A greater risk to our economy during the pandemic may not be governments running out of money but their inability to devise programs helping suffering businesses, writes Tom McCarthy.
LAST YEAR, I wrote a piece exploring the liquidity risk that COVID-19 posed to global financial markets, as plummeting business revenues threatened to avalanche into a cash crunch that could overwhelm the banking system.
Central banks and governments around the world, however, leapt into action. They pumped billions of dollars into the veins of not only the banking system but also the economy more broadly, with interest rate cuts to historical lows and relief and stimulus measures like the JobKeeper package here in Australia.
Although there have been specific industries and businesses that have suffered as a result of COVID-19 – some terribly so – the general success of the financial and economic measures deployed by governments and central banks are reflected by the performance of major share markets. Despite being pummelled early on in the COVID-19 story, they have not only recovered to pre-pandemic levels but in many cases, like with Australia’s ASX 200, gone on to trade at all-time record highs.
But can we have confidence that governments will be able to keep us in smooth waters, despite the continuing and, in some respects, worsening state of the pandemic? The Delta strain is casting serious doubts over the idea that once high vaccination rates have been achieved globally, COVID-19 will be rendered a dramatic, but in the grand scheme fairly short-lived, pandemic. This variation looks like giving hurricane COVID-19 a much longer tail.
A couple of crucial factors include, firstly, how much money governments are willing to spend. As you might even recall from the Coalition’s narrow focus on returning the budget to a surplus just a short 18 months ago, in usual circumstances, big budget deficits are seen as a bad thing. They affect a country’s credit rating and in worst-case scenarios, as we saw with countries like Iceland, Ireland and Greece following the Global Financial Crisis (GFC), can even cause a sort of national bankruptcy.
However, unlike with the GFC, COVID-19 has one way or another put every country into a similar financial quagmire and, everything in finance being relative, all of a sudden the historical significance of countries’ balance sheets have lost a lot of meaning.
But while the willingness to spend might endure for as long as pandemic conditions last, now that central banks have pulled their main emergency lever (interest rate cuts) and the big stimulus shots like JobKeeper have been fired – which, while effective, also proved to be overly blunt, resulting in significant inequity – there's a more important question.
How effectively can governments design and facilitate more tailored relief and stimulus packages that get money where it’s needed when it’s needed (which, in some cases, is virtually overnight)? And in doing so, keeping heads above water and preserving general consumer confidence so that we avoid an economic tailspin.
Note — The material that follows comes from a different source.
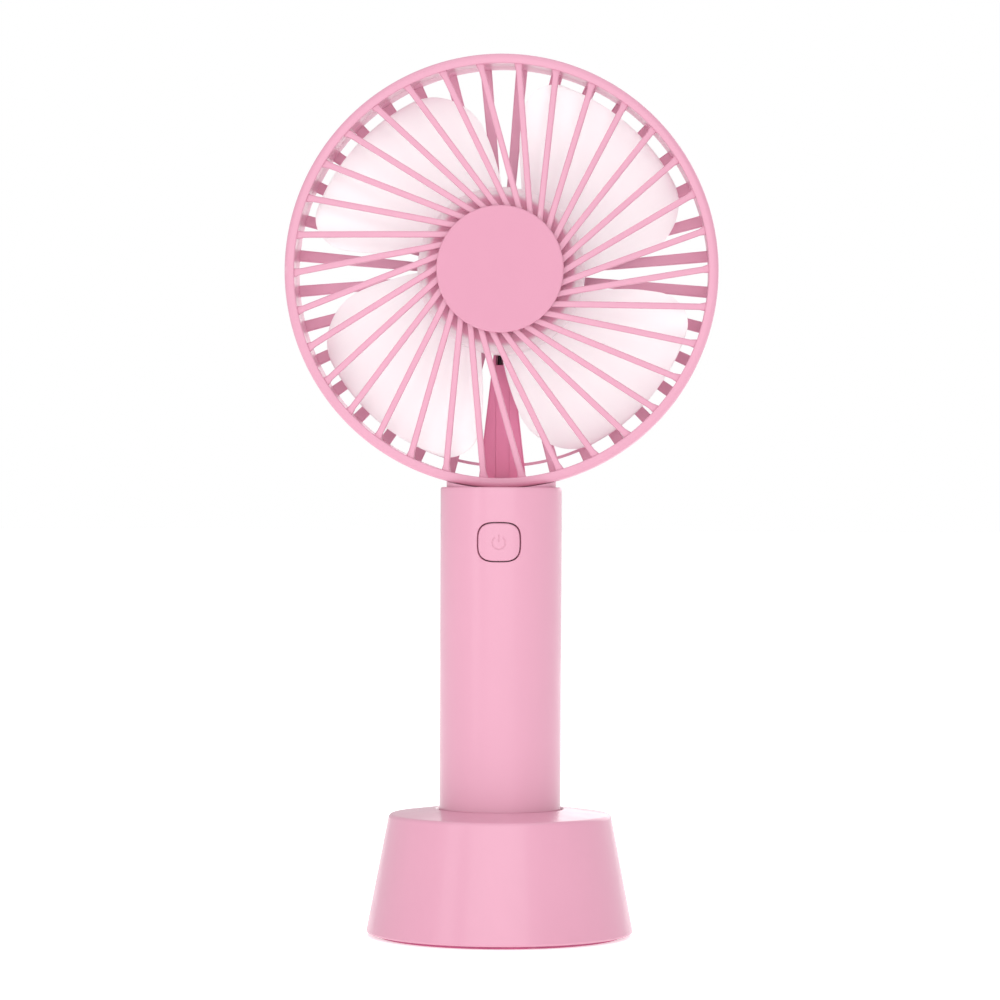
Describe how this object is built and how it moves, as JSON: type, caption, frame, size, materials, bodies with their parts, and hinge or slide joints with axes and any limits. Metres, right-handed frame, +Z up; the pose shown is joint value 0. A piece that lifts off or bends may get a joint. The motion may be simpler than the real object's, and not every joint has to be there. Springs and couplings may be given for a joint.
{
  "type": "handheld electric fan",
  "caption": "Handheld fan with a round guarded head, wide pale blades, a straight handle with a push button, and a tapered desk stand it lifts out of.",
  "frame": {"origin": "centre of the stand's underside, on the surface it stands on", "axes": "+Z up along the handle, the fan faces -Y, +X to the right as seen from the front"},
  "size_m": [0.105, 0.0648, 0.2138],
  "materials": {
    "pink_plastic": "satin moulded, fine spark-eroded grain",
    "milky_plastic": "milky, faint pink tint, polished",
    "rubber_pad": "matt sheet",
    "plated_steel": "nickel plated",
    "black_plastic": "matt moulded",
    "red_insulation": "soft wire jacket",
    "green_board": "solder mask",
    "bronze_bush": "sintered",
    "copper_winding": "enamelled",
    "ferrite": "pressed ferrite",
    "cell_sleeve": "shrink sleeve",
    "led_lens": "translucent white"
  },
  "bodies": {
    "stand": {"stand_shell": "pink_plastic", "stand_base_plate": "pink_plastic", "stand_foot_pad": "rubber_pad", "stand_screw_1": "plated_steel", "stand_screw_2": "plated_steel", "stand_screw_3": "plated_steel"},
    "fan": {"handle_front_shell": "pink_plastic", "handle_rear_shell": "pink_plastic", "handle_screw_left": "plated_steel", "handle_screw_right": "plated_steel", "battery_cell": "cell_sleeve", "battery_plus_contact": "plated_steel", "battery_minus_strip": "plated_steel", "control_board": "green_board", "driver_chip": "black_plastic", "switch_body": "black_plastic", "charge_board": "green_board", "usb_socket": "plated_steel", "usb_tongue": "black_plastic", "charge_led": "led_lens", "rear_grille": "pink_plastic", "motor_cover": "pink_plastic", "wire_cover": "pink_plastic", "motor_wire_red": "red_insulation", "motor_wire_black": "black_plastic", "motor_can": "plated_steel", "motor_end_cap": "black_plastic", "motor_magnet_left": "ferrite", "motor_magnet_right": "ferrite", "motor_bush_front": "bronze_bush", "motor_bush_rear": "bronze_bush", "motor_screw_left": "plated_steel", "motor_screw_right": "plated_steel"},
    "cap": {"bottom_cap": "pink_plastic", "battery_spring": "plated_steel"},
    "button": {"power_button": "pink_plastic", "switch_plunger": "black_plastic"},
    "guard": {"front_grille": "pink_plastic", "hub_badge": "pink_plastic"},
    "rotor": {"fan_rotor": "milky_plastic", "motor_shaft": "plated_steel", "motor_armature": "copper_winding", "motor_commutator": "copper_winding"}
  },
  "joints": [
    {"name": "fan_lift", "type": "slide", "parent": "stand", "child": "fan", "axis": [0, 0, 1], "range_m": [0, 0.03]},
    {"name": "rotor_spin", "type": "hinge", "parent": "fan", "child": "rotor", "pos_m": [0, 0, 0.1613], "axis": [0, 1, 0], "continuous": true},
    {"name": "button_press", "type": "slide", "parent": "fan", "child": "button", "axis": [0, 1, 0], "range_m": [0, 0.0005], "stiffness_N_per_m": 800, "springref_m": -0.0005},
    {"name": "guard_twist", "type": "hinge", "parent": "fan", "child": "guard", "pos_m": [0, 0, 0.1613], "axis": [0, -1, 0], "range_deg": [0, 8]},
    {"name": "cap_twist", "type": "hinge", "parent": "fan", "child": "cap", "pos_m": [0, 0, 0.0083], "axis": [0, 0, -1], "range_deg": [0, 20]}
  ]
}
Maybe not so well, judging by major pandemic bungles like the misbudgeting of JobKeeper/Seeker, the handling of the Ruby Princess cruise ship, hotel quarantine mishaps and the vaccination program, to name but a few. The current Australian landscape also looks very different to 2020, when prolonged lockdowns were pretty much limited to Melbourne and the general view was a recovery from COVID-19 without the hiccups Delta is presenting.
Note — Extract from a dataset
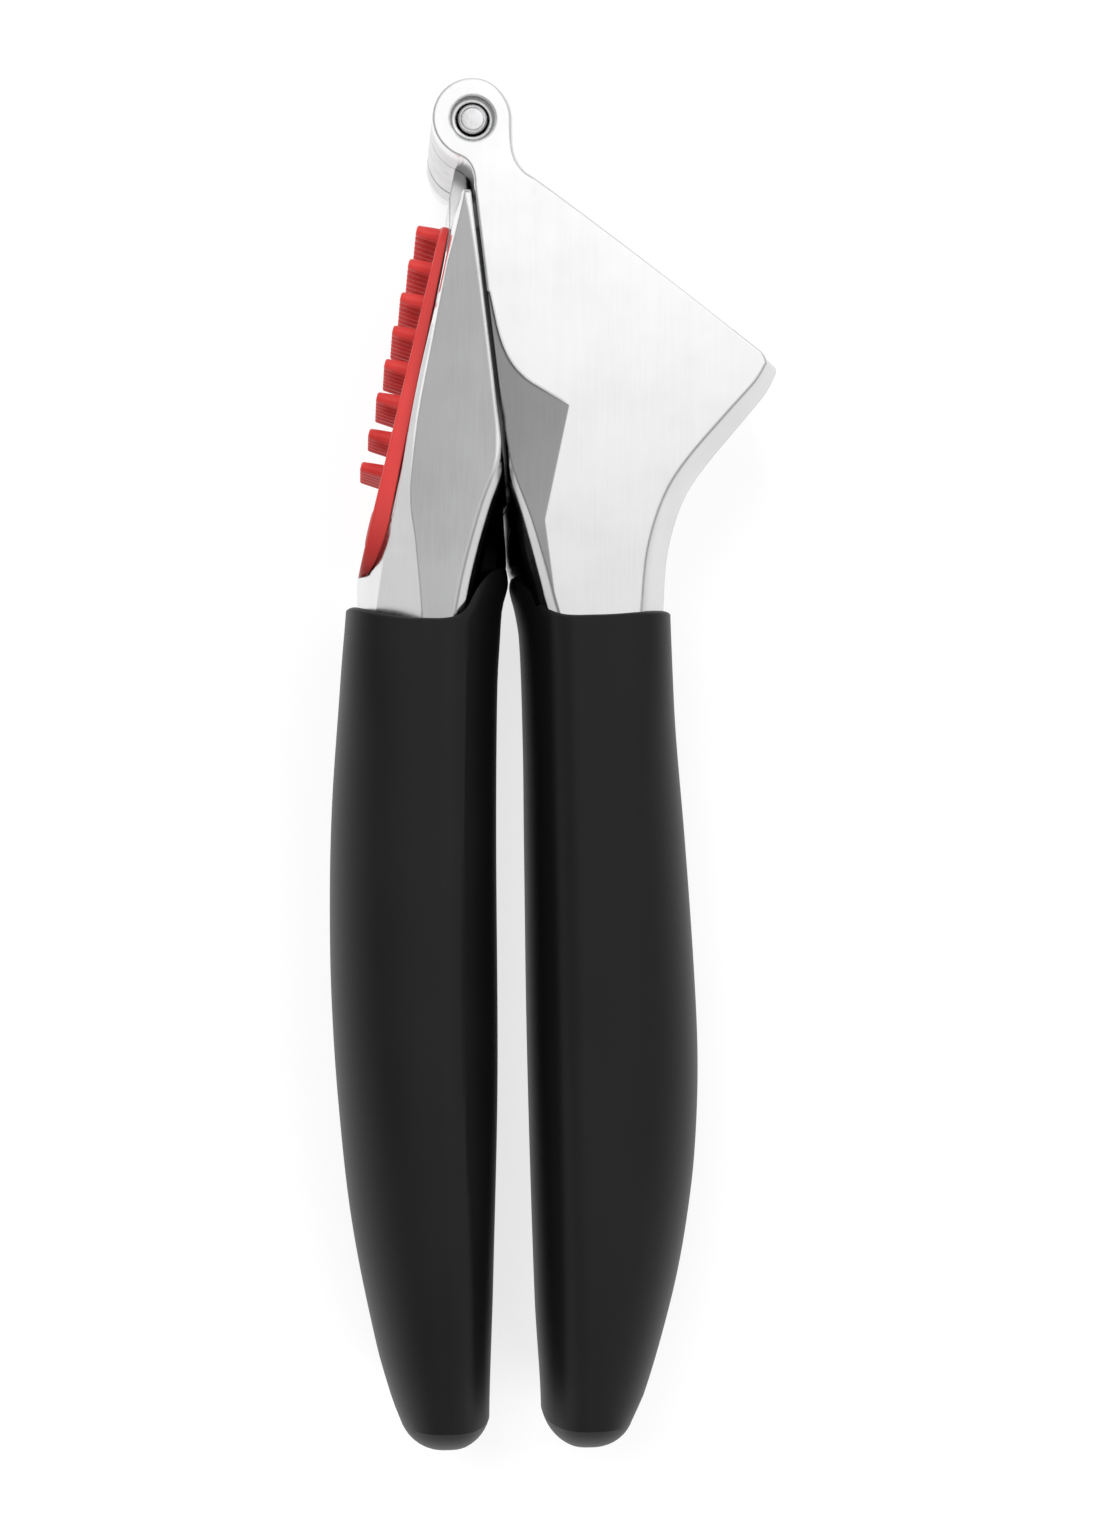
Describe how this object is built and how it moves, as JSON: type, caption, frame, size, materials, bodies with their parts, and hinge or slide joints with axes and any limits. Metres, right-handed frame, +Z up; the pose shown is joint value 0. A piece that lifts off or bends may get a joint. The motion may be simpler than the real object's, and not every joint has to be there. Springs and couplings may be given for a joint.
{
  "type": "garlic press",
  "caption": "Hand-held garlic press with a hinged hopper and plunger, a perforated strainer, soft grips and a fold-over pin cleaner.",
  "frame": {"origin": "under the middle of the whole press, on the surface it lies on", "axes": "+Y along the handles towards the hinge, +X towards the hopper arm, +Z up, along the hinge pin"},
  "size_m": [0.0576, 0.177, 0.032],
  "materials": {
    "zinc_casting": "satin",
    "pin_steel": "polished",
    "soft_grip": "matte",
    "hard_core": "matte",
    "red_plastic": "satin"
  },
  "bodies": {
    "hopper_half": {"hopper_arm": "zinc_casting", "strainer_plate": "zinc_casting", "hinge_pin": "pin_steel", "hopper_core": "hard_core", "hopper_grip": "soft_grip"},
    "plunger_half": {"plunger_arm": "zinc_casting", "plunger_head": "zinc_casting", "cleaner_plate": "red_plastic", "plunger_core": "hard_core", "plunger_grip": "soft_grip"}
  },
  "joints": [
    {"name": "hinge", "type": "hinge", "parent": "hopper_half", "child": "plunger_half", "pos_m": [-0.0106, 0.08335, 0.016], "axis": [0, 0, -1], "range_deg": [0, 293.5]}
  ]
}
That said, at least here in Australia, it’s not that governments aren’t trying. You can see from their online grants finder tool there are a number of COVID-19-related grants and other relief measures available. However, when you drill into the detail, the substance of these relief measures is questionable. It’s hard to imagine, for instance, how a one-time payment of $10,000 is going to do much for a Victorian business with a payroll of up to $10 million, that’s been in and out of lockdown since the end of May and can demonstrate a multi-week reduction in turnover of at least 70 per cent versus the same period in 2019.
Assuming that stingy offering does not reflect a change in sentiment by our governments to start tightening the purse strings, then it is instead evidence that the current relief and stimulus scheme is seriously inadequate.
As the Delta strain takes hold and the general manageability of COVID-19 in the community deteriorates – NSW probably blazing a trail that we’re likely to all walk – it’s clear that some businesses and individuals are going to go much deeper into the red. Governments need to be proactive in ramping up the sophistication of support measures so they can be targeted to these entities.
Based on their handling of COVID-19 related issues to date, I don’t think it’s unfair to suggest that for this nationally crucial exercise, career politicians and bureaucrats should check their egos at the door in leaning heavily on best-in-the-business financial and business strategy consultants. Not just paying them for some kicking-the-tyres insights, but integrating them with governmental departments like Treasury and Finance (and state government equivalents) and charging them with navigating this ship through perhaps COVID-19’s roughest seas yet.